Jacqueline Peschard
El Universal
23/02/2015
La ética de la responsabilidad de la que hablara Max Weber, para referirse a los móviles que deben de guiar la conducta de los gobernantes, pone el énfasis en los resultados y, es con base en ellos, que los ciudadanos los valoran y califican. Puede ser que los políticos tengan muy buenas intenciones, pero si al final no alcanzan los objetivos que ofrecieron o que se requieren, la opinión de la población será negativa.
La ética de la responsabilidad también aplica a los legisladores y las leyes y decretos que aprueban son evaluados por la población a partir de sus contenidos específicos y no desde sus buenos propósitos o inclinaciones; el reconocimiento será para los resultados que se obtengan, no para las convicciones que los motivaron. Esta será la evaluación que merezca el proceso de elaboración de la Ley General de Transparencia que ha estado discutiéndose en el Senado desde el año pasado.
La reforma constitucional de transparencia de febrero de 2014 significó un avance sustantivo en el ejercicio del derecho de acceso a la información e instruyó al legislador federal para que promulgara una ley general de transparencia con los principios, bases y procedimientos que deben observar todas las leyes secundarias en la materia.
La Ley General de Transparencia es relevante por dos grandes razones: 1) porque debe dictar los estándares básicos para uniformar todas las leyes específicas en los ámbitos federal, estatal y del DF, para que el derecho de acceso a la información sea consistente y parejo en todo el país y 2) porque debe aterrizar en reglas y procedimientos concretos los principios de la Constitución. Es decir, debe precisar disposiciones y acatar el mandato constitucional.
A pesar de que las Comisiones del Senado resolvieron discutir y redactar la iniciativa de dicha ley general con organizaciones sociales, con una clara voluntad de atender las opiniones de ciudadanos expertos, y que la iniciativa consensuada estuvo lista desde noviembre pasado, la aprobación del dictamen se frenó. De un proceso de deliberación abierto, se pasó a uno cerrado que intenta dar marcha atrás en asuntos esenciales para cumplir con el texto de la reforma constitucional.
La red de las organizaciones sociales ha señalado ocho preocupaciones sobre el dictamen que se ha elaborado en la opacidad y quiero poner énfasis en dos de ellas. Se pretende agregar un artículo 208 para sancionar a funcionarios de organismos garantes, como el IFAI, por revelar información que pueda «generar daños» a los sujetos obligados. Este artículo tan impreciso es un golpe bajo a la apertura porque va a intimidar a los comisionados que deben interpretar la ley a favor de la «máxima publicidad» (Art. 6 constitucional). Eso no implica que los funcionarios de transparencia, al igual que cualquier otro servidor público, no estén obligados a cumplir con sus funciones y a ser sancionados en caso contrario, lo que es inadmisible es el agregado tan genérico y contrario a la letra de la Constitución.

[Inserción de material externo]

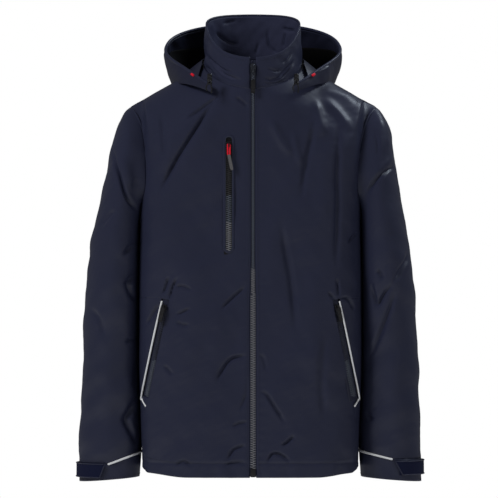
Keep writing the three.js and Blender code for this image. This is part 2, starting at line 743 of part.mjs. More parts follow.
function addHood() {
  const split = 0.36;
  const cut = 0.003;
  const cloth = (a, b, options) => clothGeometry(hoodSurface(a, b), { rows: 7, ...options });
  addMesh('hood_side_right', cloth(-1, -split - cut, { columns: 9 }), NAVY);
  addMesh('hood_centre', cloth(-split + cut, split - cut, { columns: 10 }), NAVY);
  addMesh('hood_side_left', cloth(split + cut, 1, { columns: 9 }), NAVY);
  const liningSurface = hoodSurface(-0.8, 0.8, 0.06, 0.88);
  const inside = { columns: 20, rows: 5, depth: SHELL + 2.6, thickness: LINING };
  addMesh('hood_lining', clothGeometry(liningSurface, inside), BLACK_CLOTH);

  const route = [];
  for (let k = 0; k <= 24; k += 1) {
    const place = lerp(-0.97, 0.97, k / 24);
    const along = 1 - abs(place);
    route.push(hoodPoint(place < 0 ? -along : along, 0).add(vec(0, 0, 2.6)));
  }
  addMesh('hood_drawcord', cordGeometry(route, 1.5, { sides: 6, steps: 36 }), RED_CORD);
  for (const [name, side] of [['right', -1], ['left', 1]]) {
    addCordLock(name, side);
  }
}

// A barrel cord lock with its spring button, which travels down into the barrel.
function addCordLock(name, side) {
  const foot = vec(side * 77, -95, 697);
  const barrel = new THREE.LatheGeometry([
    [0, 0], [4.5, 0], [4.5, 14], [3.1, 14], [3.1, 5], [0, 5],
  ].map(([r, h]) => new THREE.Vector2(r, h)), 12);
  const button = new THREE.LatheGeometry([
    [0, 9.5], [2.6, 9.5], [2.6, 17], [4.2, 17], [4.2, 19.5], [0, 19.5],
  ].map(([r, h]) => new THREE.Vector2(r, h)), 12);
  for (const geometry of [barrel, button]) {
    geometry.rotateX(PI / 2).translate(foot.x, foot.y, foot.z);
  }
  addMesh(`hood_cord_lock_${name}`, barrel, BLACK_PLASTIC);
  addMesh(`hood_lock_button_${name}`, button, BLACK_PLASTIC);
}

// The strip of cloth that joins the hood to the neck seam, lying over the shoulders.
function addHoodNeckBand() {
  const surface = (u, v) => {
    const place = lerp(-0.82, 0.82, u);
    const along = 1 - abs(place);
    const side = sign(place) || 1;
    const phi = lerp(0.34 * PI, PI, along);
    const seam = neckPoint(phi);
    const away = vec(seam.x, seam.y - neckPoint(PI / 2).y, 0).normalize();
    const start = seam.addScaledVector(away, 5).add(vec(0, 0, 6));
    const low = LOW_EDGE.getPoint(along);
    const end = low.clone().lerp(start, 0.24);
    const point = start.clone().lerp(end, v);
    point.z += 3 * sin(PI * v);
    point.x *= side;
    return point;
  };
  const options = { columns: 22, rows: 3 };
  addMesh('hood_neck_band', clothGeometry(surface, options), NAVY);
}

// ---------- assembly ----------

addFrontAndSide('right', -1);
addFrontAndSide('left', 1);
addBackPanel();
addLinings();
addHemFacing();
addPocketBags();
addCollar();
addSleeve('right', -1);
addSleeve('left', 1);
addMainZip();
addChestZip();
addHandPocketZip('right', -1);
addHandPocketZip('left', 1);
addHood();
addHoodNeckBand();
jacket.position.z = -NECK_HEIGHT;

export default jacket;
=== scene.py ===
# A men's foul weather jacket in navy cloth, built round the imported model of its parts.
# Shapes are worked out in millimetres with heights counted from the hem, as on a cutting
# table, and put into the frame's metres by place().

import math

import bmesh
import bpy
import numpy as np
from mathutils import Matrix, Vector


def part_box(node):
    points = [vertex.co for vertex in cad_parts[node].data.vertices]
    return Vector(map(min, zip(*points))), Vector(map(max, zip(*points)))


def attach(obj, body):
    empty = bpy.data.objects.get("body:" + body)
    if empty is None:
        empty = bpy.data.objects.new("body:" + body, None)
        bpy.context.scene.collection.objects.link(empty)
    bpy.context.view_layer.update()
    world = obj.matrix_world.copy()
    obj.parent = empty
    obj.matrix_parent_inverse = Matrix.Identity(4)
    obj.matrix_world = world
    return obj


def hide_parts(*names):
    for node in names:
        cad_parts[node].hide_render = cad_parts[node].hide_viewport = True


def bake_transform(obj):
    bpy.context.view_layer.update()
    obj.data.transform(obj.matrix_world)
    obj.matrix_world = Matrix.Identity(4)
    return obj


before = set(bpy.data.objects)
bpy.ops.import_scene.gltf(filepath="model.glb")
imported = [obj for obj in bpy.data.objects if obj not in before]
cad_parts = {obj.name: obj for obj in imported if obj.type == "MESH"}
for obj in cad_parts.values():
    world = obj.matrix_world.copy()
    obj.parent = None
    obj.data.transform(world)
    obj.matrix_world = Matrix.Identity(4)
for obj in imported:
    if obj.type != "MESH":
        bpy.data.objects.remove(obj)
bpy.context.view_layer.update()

# ---------- driving dimensions, mm ----------

HEM = 1000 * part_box("back_panel")[0][2]
BODY_HALF_WIDTH = 1000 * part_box("back_panel")[1][0]
HEM_HALF_WIDTH = 194
CHEST_HALF_WIDTH = 197.5
HEM_FRONT = -120.5
ZIP_LEAN = 0.05
BACK_DEPTH = 116
BACK_SWELL = 12
FRONT_POWER = 3.6
BACK_POWER = 3.2
YOKE_HEIGHT = 570
SHOULDER_HEIGHT = 674
UNDERARM = 0.655
ARMHOLE_HALF_DEPTH = 55
NECK_HALF_WIDTH = 88
NECK_HALF_DEPTH = 81
NECK_FRONT_HEIGHT = 690
NECK_RISE = 58
COLLAR_FRONT_HEIGHT = 745
COLLAR_RISE = 83
COLLAR_TOP_HALF_WIDTH = 85.5
COLLAR_BACK = 80
COLLAR_ROWS = 34
COLLAR_RIM = [[0], [0.135], [0.31], [0.49], [0.65], [0.77], [0.85], [0.91], [0.96], [1.0], [1.03]]
ZIP_EDGE = 5.6
ZIP_EDGE_HIGH = 2.6
MAIN_ZIP_TOP = 742
MAIN_SLIDER_TOP = 736
LINING_EDGE = 24
FACING_EDGE = 18
SWAY = 5
CLOTH = 1.1
THIN_CLOTH = 0.8
THICK_CLOTH = 1.6
SEAM = 0.7
ARMHOLE_X = 200
HEM_STITCHING = 25
LINING_DEPTH = 10
BAG_DEPTH = 6.5

PIPING_TOP = np.array([157.0, 313.0])
PIPING_BOTTOM = np.array([193.0, 141.0])
ACROSS_PIPING = 0.21
SIDE_PANEL_TOP = 318
SIDE_SEAM_X = 188
SIDE_SEAM_TURN = 128
POCKET_ZIP_INSET = 8
POCKET_SLOT = 11.4
CHEST_ZIP_X = -43
CHEST_ZIP_BOTTOM = 400
CHEST_ZIP_TOP = 603
CHEST_SLOT_HALF_WIDTH = 7

CUFF_SEAM = {-1: (21, 21), 1: (30, 14)}
SIDES = (("right", -1), ("left", 1))


# ---------- small mathematics ----------

def smooth(low, high, x):
    k = np.clip((x - low) / (high - low), 0, 1)
    return k * k * (3 - 2 * k)


def power(value, exponent):
    return np.sign(value) * np.abs(value) ** exponent


def lerp(a, b, k):
    return a + (b - a) * k


def solve(rising, low, high, steps=40):
    """The values between low and high at which rising(value) passes zero."""
    for _ in range(steps):
        middle = (low + high) / 2
        below = rising(middle) < 0
        low = np.where(below, middle, low)
        high = np.where(below, high, middle)
    return (low + high) / 2


def unit(v):
    return v / np.maximum(np.linalg.norm(v, axis=-1, keepdims=True), 1e-12)


def stack(x, y, z):
    return np.stack(np.broadcast_arrays(x, y, z), axis=-1).astype(float)


def catmull(points, k):
    """Points on the smooth curve through points, at parameters k from 0 to 1."""
    points = np.asarray(points, float)
    last = len(points) - 1
    at = np.clip(np.asarray(k, float), 0, 1) * last
    i = np.minimum(at.astype(int), last - 1)
    f = (at - i)[..., None]
    row = lambda n: points[np.clip(n, 0, last)]
    p0, p1, p2, p3 = row(i - 1), row(i), row(i + 1), row(i + 2)
    p0 = np.where((i == 0)[..., None], 2 * p1 - p2, p0)
    p3 = np.where((i == last - 1)[..., None], 2 * p2 - p1, p3)
    return 0.5 * (2 * p1 + (p2 - p0) * f + (2 * p0 - 5 * p1 + 4 * p2 - p3) * f ** 2
                  + (3 * p1 - p0 - 3 * p2 + p3) * f ** 3)


def curve(points, count):
    """Count points, evenly stepped along the smooth curve through points."""
    return catmull(points, np.linspace(0, 1, count))


def lifted(points):
    """Millimetres above the hem, in the frame's metres."""
    return (np.array(points, float) + np.array([0, 0, HEM])) / 1000


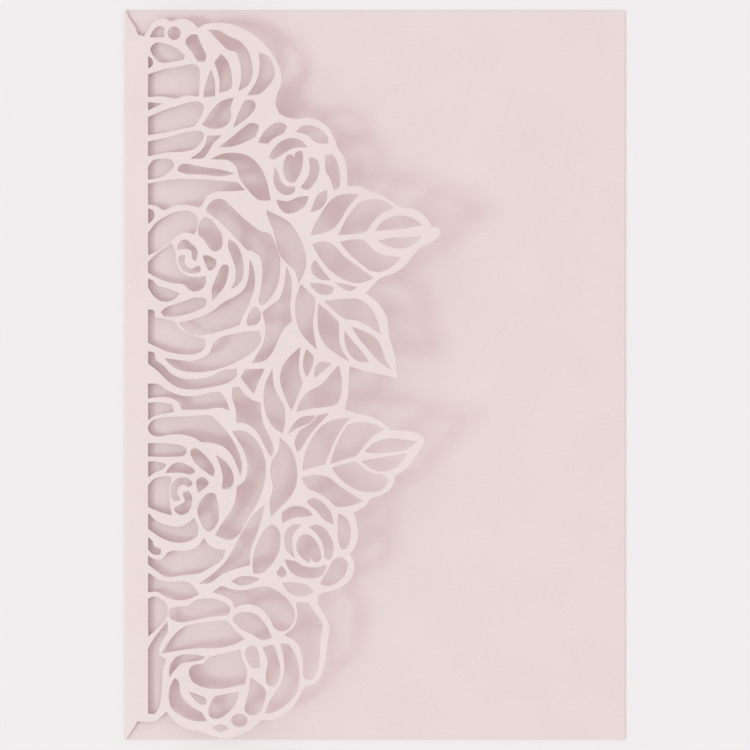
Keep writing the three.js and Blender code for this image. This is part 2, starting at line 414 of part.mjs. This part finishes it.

El dictamen oculto quiere eliminar la obligación constitucional de documentar todos los actos de las autoridades, lo cual es una necesidad ineludible de una gestión responsable, cuyas decisiones deben estar abiertas a la población. No documentar las decisiones es abrir la puerta de la arbitrariedad de los gobernantes, fomentando su impunidad, porque impide rastrear las decisiones públicas para tener pruebas sobre responsabilidades concretas de los funcionarios. Sólo con la obligación de documentar las funciones y facultades cobra sentido el derecho de acceso a documentos públicos.
Si este dictamen oculto prospera, de nada habrán valido más de 200 horas de interlocución en el Senado con las organizaciones sociales, porque el resultado será un dictamen regresivo en transparencia.